Koole S. 20 Century Br. Hist. 2016; 27(4): 524-554.

Copyright

(Copyright © 2016, Oxford University Press)

DOI

10.1093/tcbh/hww038

PMID

unavailable

Abstract

This article charts a history of everyday bodily interactions on the London tube. Through hundreds of passenger statements, gathered after the murder of Teresa Lubienska at Gloucester Road station in May 1957, it takes a cross-section of passenger behaviour in the 1950s while re-tracing the evolving relationship between the concept and practice of personal space as it responded to and shaped a century of material changes.
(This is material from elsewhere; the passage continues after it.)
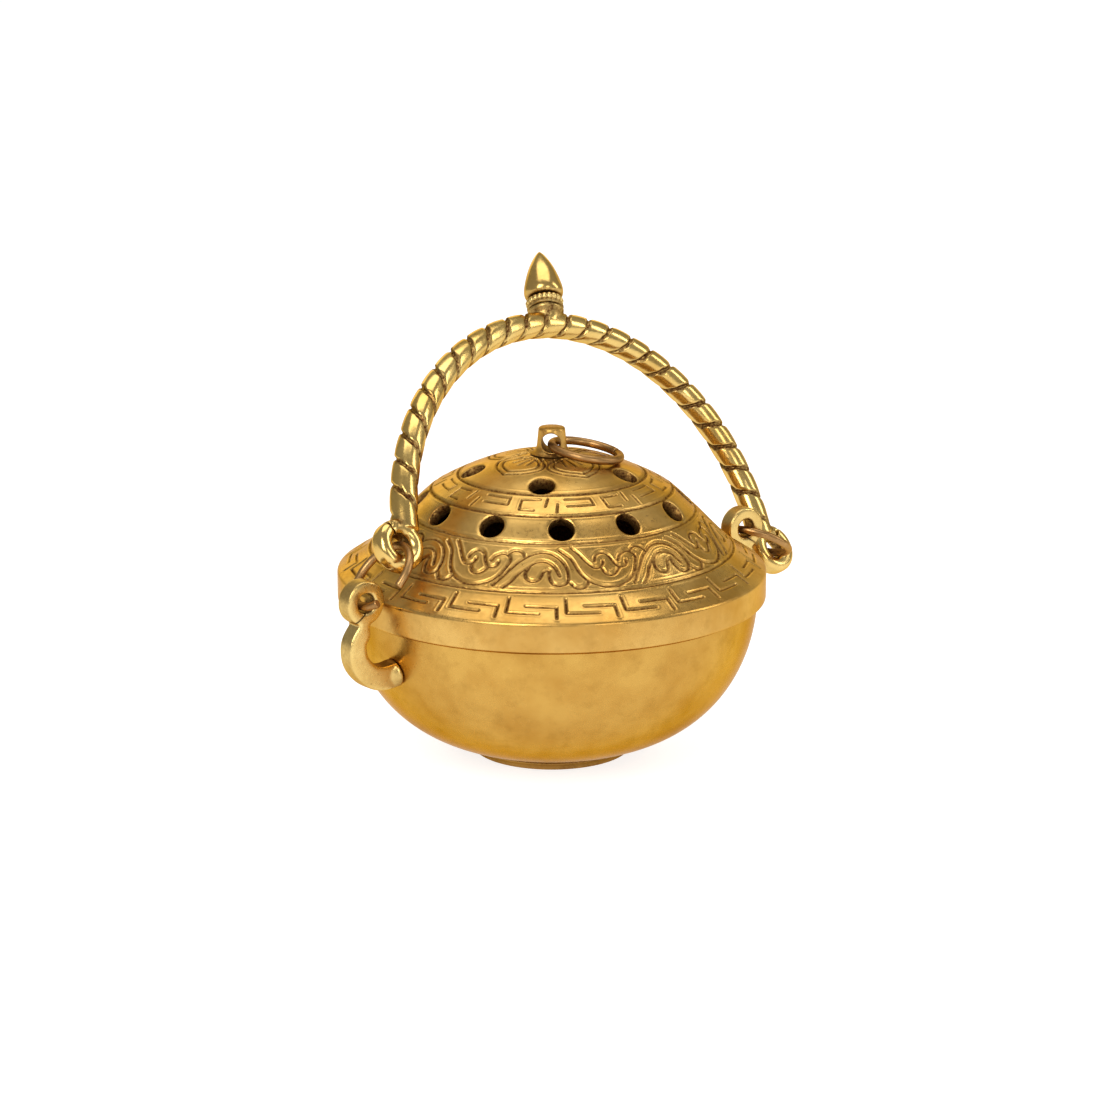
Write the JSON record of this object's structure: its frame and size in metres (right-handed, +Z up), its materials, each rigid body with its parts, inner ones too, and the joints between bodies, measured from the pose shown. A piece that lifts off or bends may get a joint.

It examines how the shift from private to public ownership and the problem of passenger impatience-the ever-increasing desire to rush-reshaped tube stations and cars, giving rise to indeterminate spaces in which passengers increasingly improvised to manage the potential touch of one another. Automated central doors, the increasing frequency and spaciousness of cars and the increasing necessity to straphang all compelled tacit agreements that made and remade subjective boundaries between passengers in every interaction, deferring the final establishment of those boundaries as a given 'personal space'. Through tracing these changes, this article rethinks narratives of modernity and governmentality. If tube travel represented what it meant to be modern, this was not an established, self-regulating anomie. The tube's modernity was a condition of un-decidability in which the 'final' fixing of the self's boundaries was contingent on intrinsically indeterminate spatial relations with others: a need, since the 1920s, to mind the gap.